Nobuko Miyamoto is a songwriter, movement and theater artist whose recent memoir is Not Yo’ Butterfly (University of California Press).

Centipedes: A Feminist Love Story

Tracy MacDonald

In the early 1980s, the arcade was a place of exclusion, sometimes spoken, sometimes unspoken. Girls were largely nudged to the sidelines, or chose to hover over boys’ shoulders as they played, which is its own kind of sidelining. At a certain point I couldn’t summon the confidence to play. Why squander babysitting money to bankroll my own humiliation? 

But Centipede.

Although I didn’t know it at the time, Centipede was co-created by Dona Bailey and Ed Logg for Atari in 1981. It was designed to appeal to a broader audience, specifically targeting a female demographic. Bailey was one of the few female game programmers and software engineers in the industry at the time, and the only woman in Atari's coin-op division. 

Centipede was a tremendous success. It’s appeal was undeniable. It wasn’t just a game; it was a masterpiece of intentional design. It was pixelated impressionism, pop art that rejected the militaristic drabness of the era for vibrant magentas, violets, and greens, radiant against a black canvas. It gave me permission to play. 

At first, the centipede’s descent was beautiful and hypnotic, but as the game rolled on, it became a relentless looping force. It attacked with fury, splitting itself into fast angry little pieces that were impossible to avoid. But this game introduced a new secret weapon to still the chaos: the trackball. Unlike the rigid, limiting joystick, the trackball invited an intuitive knowing. It was smooth, sweeping, unlimited motion that promised something more. As the trackball spun under my palm, I felt a shift. Mastering the game came easily to me, my scores ticking higher and higher. I was navigating between the molecules. There was only flow and freedom. 

Once my skill became common knowledge, the boys from my middle school made their descent. They either feigned indifference or outright mocked me while I played (a sadly familiar dynamic at the time). They challenged me repeatedly, and repeatedly, they lost.
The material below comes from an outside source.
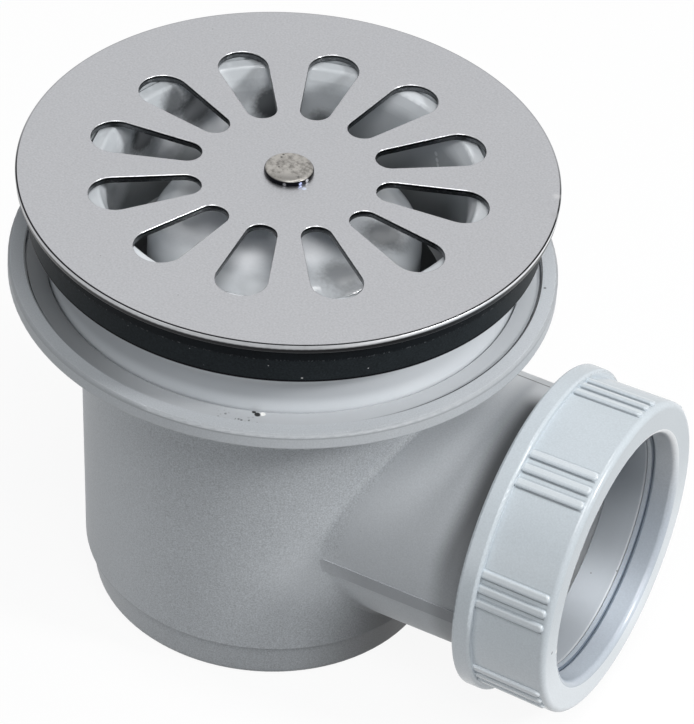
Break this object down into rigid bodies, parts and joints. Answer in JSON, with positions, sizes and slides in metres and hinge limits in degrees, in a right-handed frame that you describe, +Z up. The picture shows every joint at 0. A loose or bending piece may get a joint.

Their subsequent denouncement of the game as “lame“ only served to prove what I already knew: I could rock Centipede like nobody else.

My initials continued to hover at the top of the leaderboard, unbudging but for an occasional upset. I fed Centipede my quarters week after week, continuing to hone my skill. It was beautiful. I was the girl in the corner of the room playing a long game, unapologetically claiming my space. This was my quiet victory, my gleeful act of resistance. It was my secret weapon. My smiling fuck you. 

Tracy MacDonald is an Emmy and Gold Telly award-winning public television producer and journalist, most recently serving as the Executive Producer of Arts and Culture at Rhode Island PBS and The Public’s radio.

LEADERBOARD CHAT

Game Chat Interview
Bill Bellamy
Leaderboard
[ LIVE ]
[SYSTEM] Interview with Bill Bellamy. Bill Bellamy is a noted tv and movie comedian and actor, pioneering MTV personality, the author of Top Billin’: Stories of Laughter, Lessons, and Triumph, and host of the very popular podcast, “Top Billin’ with Bill Bellamy.”
[USER] What does the word game mean to you?
[Bill Bellamy] Game means to have prowess at something. A highly skilled person.
[USER] What do people mean when they say, ‘Life is not a game?’
[Bill Bellamy] Your life is predicated on the choices you make and the energy you put in the universe. It’s not by chance. Play to win at life.
[USER] How does one become a game-changer?
[Bill Bellamy] A game-changer is one who masters his or her lane and elevates that lane. Innovation, fresh ideas, technology, etc.
[USER] What game are you playing now?
[Bill Bellamy] I’m playing the legacy game, putting things in place that solidifies my mark in the culture and life.
[USER] Who got game that you admire?
[Bill Bellamy] Michael B. Jordan’s game is an example of commitment and discipline to his career and his life. I am very proud of my fellow New Jerseyan.
[USER] What is your favorite game ever?
[Bill Bellamy] My favorite game ever is learning. It provides all the pieces for your success. It’s there for you—all you have to do is seek it out and it will reward you.